Los materiales de obra están tan limitados que, según la ONU, sólo el 19% de los edificios dañados por los bombardeos de la Navidad de 2009 han podido ser reconstruidos a día de hoy. Aquí el problema han sido los tiempos, los retrasos entre el encargo y la recepción. Dicen que apostaron por un distribuidor y les salió mal. Perdieron casi 4.000 euros. Y vuelta a empezar.

Ahora, seguros de que reciben un buen servicio, acuden a los túneles para todo. Por este camino ha llegado el cableado que dará electricidad a todo el bloque, las carcasas protectoras de los circuitos, la escayola para molduras y hasta las placas aislantes del techo, “que hubo que partir en dos porque no entraban por los túneles”.

Gracias al trapicheo, los dueños del edificio han reducido los tiempos de construcción en casi tres meses respecto a los planes iniciales. Con sus pros y sus contras. “No podíamos hacer facturas, ni un seguro sobre la carga por si no llegaba o se rompía. La nuestra es una inversión a ciegas, sin haber visto las calidades, sin saber si nos timaban o no, pero es la manera de hacerlo en Gaza. Si quieres dar un paso, estas son las condiciones”, añade Ali.
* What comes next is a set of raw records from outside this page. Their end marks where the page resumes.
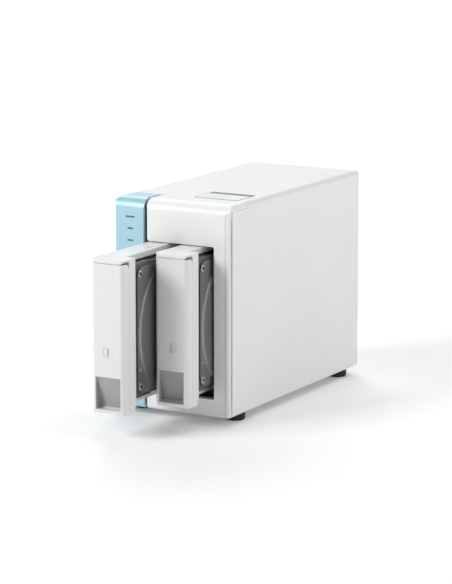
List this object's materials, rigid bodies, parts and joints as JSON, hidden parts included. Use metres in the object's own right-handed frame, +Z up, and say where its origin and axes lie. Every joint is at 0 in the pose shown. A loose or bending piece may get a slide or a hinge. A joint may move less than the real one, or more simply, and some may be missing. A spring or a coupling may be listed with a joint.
{
  "type": "network attached storage",
  "caption": "Desktop network storage box with a pale blue front strip, two drive trays drawn partly out, rear fan and sockets, on round rubber feet.",
  "frame": {"origin": "middle of the bounding box at floor level, under the casing between the feet, with the trays drawn out as stored", "axes": "+X towards the right side seen from the front, +Y towards the back, +Z up"},
  "size_m": [0.102, 0.2994, 0.1692],
  "materials": {
    "white_plastic": "smooth semi-gloss moulding",
    "cover_plastic": "fine satin texture",
    "blue_plastic": "glossy pale blue moulding",
    "tray_plastic": "fine satin texture",
    "black_plastic": "satin moulding",
    "chip_plastic": "matt epoxy",
    "clip_plastic": "satin moulding",
    "button_plastic": "smooth semi-gloss moulding",
    "lens_plastic": "smoky translucent moulding",
    "lock_plastic": "satin moulding",
    "label": "printed film, satin",
    "cable": "smooth sleeve",
    "circuit_board": "solder mask, semi-gloss",
    "rubber": "matt black",
    "grip_rubber": "fine dotted grey",
    "painted_steel": "fine powder coat",
    "dark_steel": "black powder coat",
    "drive_casting": "dark coated aluminium casting",
    "drive_cover": "dark satin coated steel",
    "black_screws": "black oxide",
    "zinc": "bright zinc plate",
    "nickel": "nickel plate",
    "chrome_wire": "bright plated wire",
    "aluminium": "bead blasted",
    "brass": "turned"
  },
  "bodies": {
    "chassis": {"front_bezel": "white_plastic", "accent_panel": "blue_plastic", "front_frame": "black_plastic", "main_cover": "cover_plastic", "base_pan": "cover_plastic", "rear_panel": "painted_steel", "feet": "rubber", "foot_screws": "zinc", "drive_cage": "dark_steel", "bay_guides": "black_plastic", "cage_screws": "zinc", "backplane": "circuit_board", "sata_connectors": "black_plastic", "main_board": "circuit_board", "board_chips": "chip_plastic", "board_connectors": "black_plastic", "board_standoffs": "brass", "board_screws": "zinc", "heat_sink": "aluminium", "clock_battery": "nickel", "lan_jack": "nickel", "rear_usb_ports": "nickel", "front_usb_port": "nickel", "dc_inlet": "black_plastic", "led_board": "circuit_board", "status_lenses": "lens_plastic", "top_label": "label", "fan_frame": "black_plastic", "fan_guard": "chrome_wire", "fan_screws": "black_screws", "fan_lead": "cable", "thumb_screws": "nickel", "rear_screws": "zinc"},
    "fan": {"fan_rotor": "black_plastic"},
    "power_button": {"power_button": "button_plastic"},
    "copy_button": {"copy_button": "button_plastic"},
    "reset_button": {"reset_button": "black_plastic"},
    "left_tray": {"left_tray_frame": "tray_plastic", "left_tray_bezel": "tray_plastic", "left_tray_clips": "clip_plastic", "left_lever_pin": "zinc", "left_drive_base": "drive_casting", "left_drive_cover": "drive_cover", "left_drive_board": "circuit_board", "left_drive_screws": "zinc"},
    "left_lever": {"left_lever": "tray_plastic", "left_grip_pad": "grip_rubber"},
    "left_lock": {"left_lock": "lock_plastic"},
    "right_tray": {"right_tray_frame": "tray_plastic", "right_tray_bezel": "tray_plastic", "right_tray_clips": "clip_plastic", "right_lever_pin": "zinc", "right_drive_base": "drive_casting", "right_drive_cover": "drive_cover", "right_drive_board": "circuit_board", "right_drive_screws": "zinc"},
    "right_lever": {"right_lever": "tray_plastic", "right_grip_pad": "grip_rubber"},
    "right_lock": {"right_lock": "lock_plastic"}
  },
  "joints": [
    {"name": "left_tray_slide", "type": "slide", "parent": "chassis", "child": "left_tray", "axis": [0, -1, 0], "range_m": [-0.0805, 0.0995]},
    {"name": "left_lever_hinge", "type": "hinge", "parent": "left_tray", "child": "left_lever", "pos_m": [-0.0069, -0.14515, 0.1295], "axis": [-1, 0, 0], "range_deg": [0, 40]},
    {"name": "left_lock_turn", "type": "hinge", "parent": "left_lever", "child": "left_lock", "pos_m": [-0.0069, -0.14825, 0.0668], "axis": [0, 1, 0], "range_deg": [0, 90]},
    {"name": "right_tray_slide", "type": "slide", "parent": "chassis", "child": "right_tray", "axis": [0, -1, 0], "range_m": [-0.0385, 0.1415]},
    {"name": "right_lever_hinge", "type": "hinge", "parent": "right_tray", "child": "right_lever", "pos_m": [0.0223, -0.10315, 0.1295], "axis": [-1, 0, 0], "range_deg": [0, 40]},
    {"name": "right_lock_turn", "type": "hinge", "parent": "right_lever", "child": "right_lock", "pos_m": [0.0223, -0.10625, 0.0668], "axis": [0, 1, 0], "range_deg": [0, 90]},
    {"name": "fan_spin", "type": "hinge", "parent": "chassis", "child": "fan", "pos_m": [0.008, 0.13435, 0.104], "axis": [0, 1, 0], "continuous": true},
    {"name": "power_press", "type": "slide", "parent": "chassis", "child": "power_button", "axis": [0, 1, 0], "range_m": [0, 0.0012], "stiffness_N_per_m": 800, "springref_m": -0.0005},
    {"name": "copy_press", "type": "slide", "parent": "chassis", "child": "copy_button", "axis": [0, 1, 0], "range_m": [0, 0.0012], "stiffness_N_per_m": 800, "springref_m": -0.0005},
    {"name": "reset_press", "type": "slide", "parent": "chassis", "child": "reset_button", "axis": [0, -1, 0], "range_m": [0, 0.0006], "stiffness_N_per_m": 800, "springref_m": -0.0005}
  ]
}
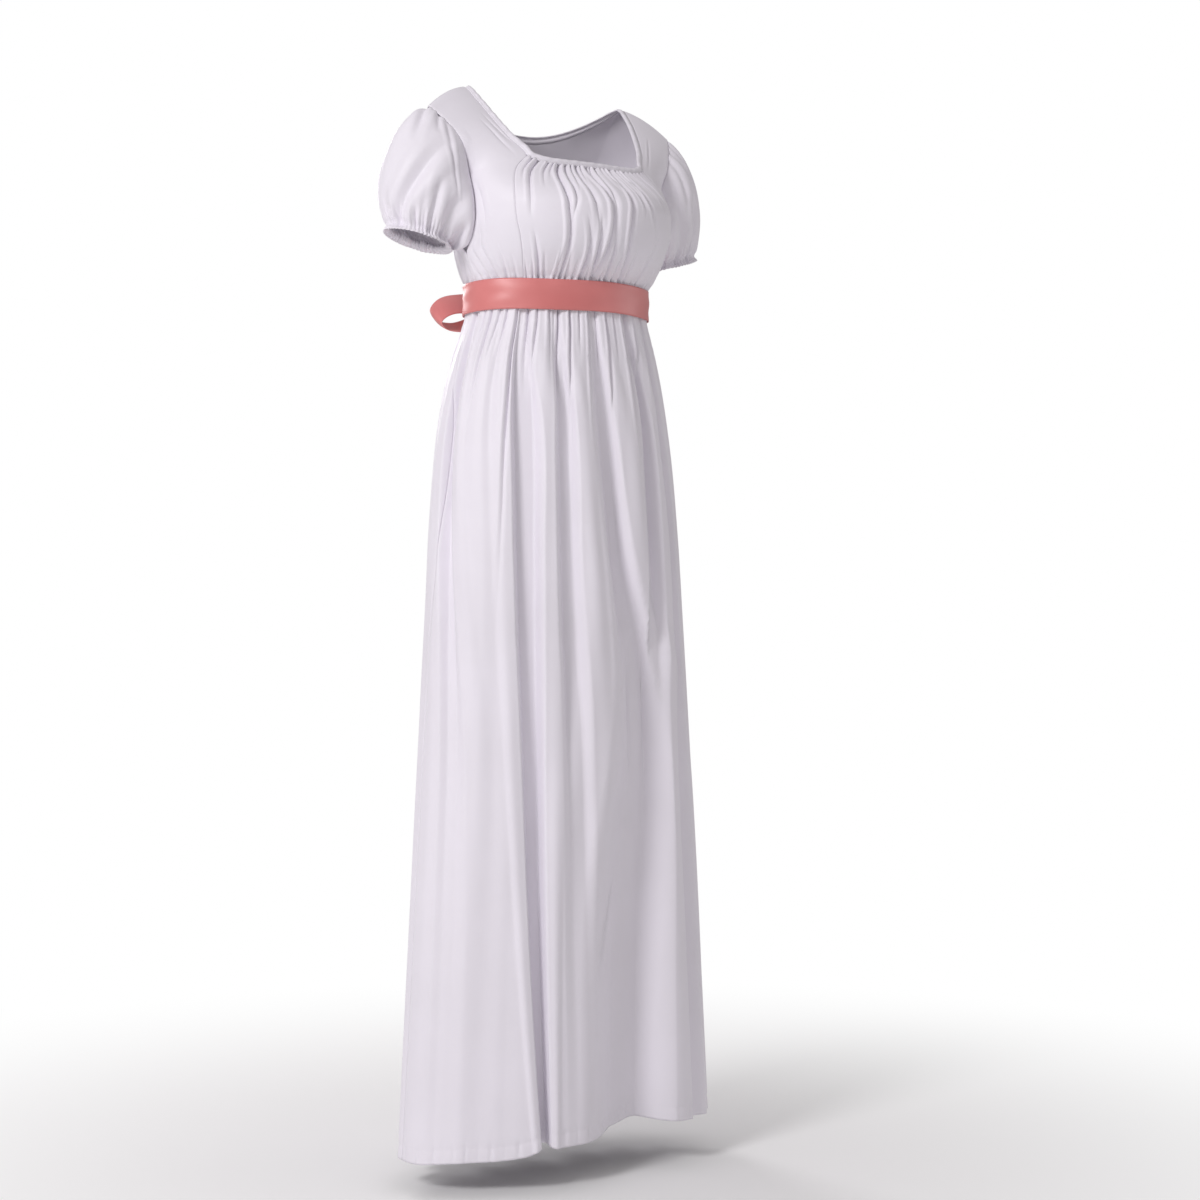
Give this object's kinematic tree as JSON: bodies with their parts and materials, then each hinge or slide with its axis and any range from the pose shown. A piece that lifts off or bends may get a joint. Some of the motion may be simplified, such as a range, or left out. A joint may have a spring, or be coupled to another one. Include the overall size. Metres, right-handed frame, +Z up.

La apertura de Rafah, de momento, no va a llevar a Israel a rebajar el cerco en los controles. Lo hizo el verano pasado, como señal de buena voluntad ante la comunidad internacional después de que el asedio a la Flotilla de la Libertad dejara nueve muertos en el ‘Mavi Marmara’.

Una propuesta de Alemania podría permitir una mayor flexibilidad, sobre todo en la entrada de materiales de construcción. Se trata de un quid pro quo por la liberación del soldado Gilad Shalit, que lleva cinco años en manos de Hamás. La mediación alemana propone que el militar quede libre a cambio de la salida de prisión de mil reclusos palestinos (una cifra a la que Israel ya dio el visto bueno hace un año) y a ello suma la condición de que el Gobierno de Tel Aviv afloje el bloqueo en los pasos fronterizos de Gaza.

A día de hoy, nadie ha aceptado ni rechazado el plan. A día de hoy, los civiles de la franja siguen buscando con qué cocinar y con qué levantar una pared. Si es más barato y viene manchado de tierra, no importa. Los túneles aún tienen garantizada su supervivencia.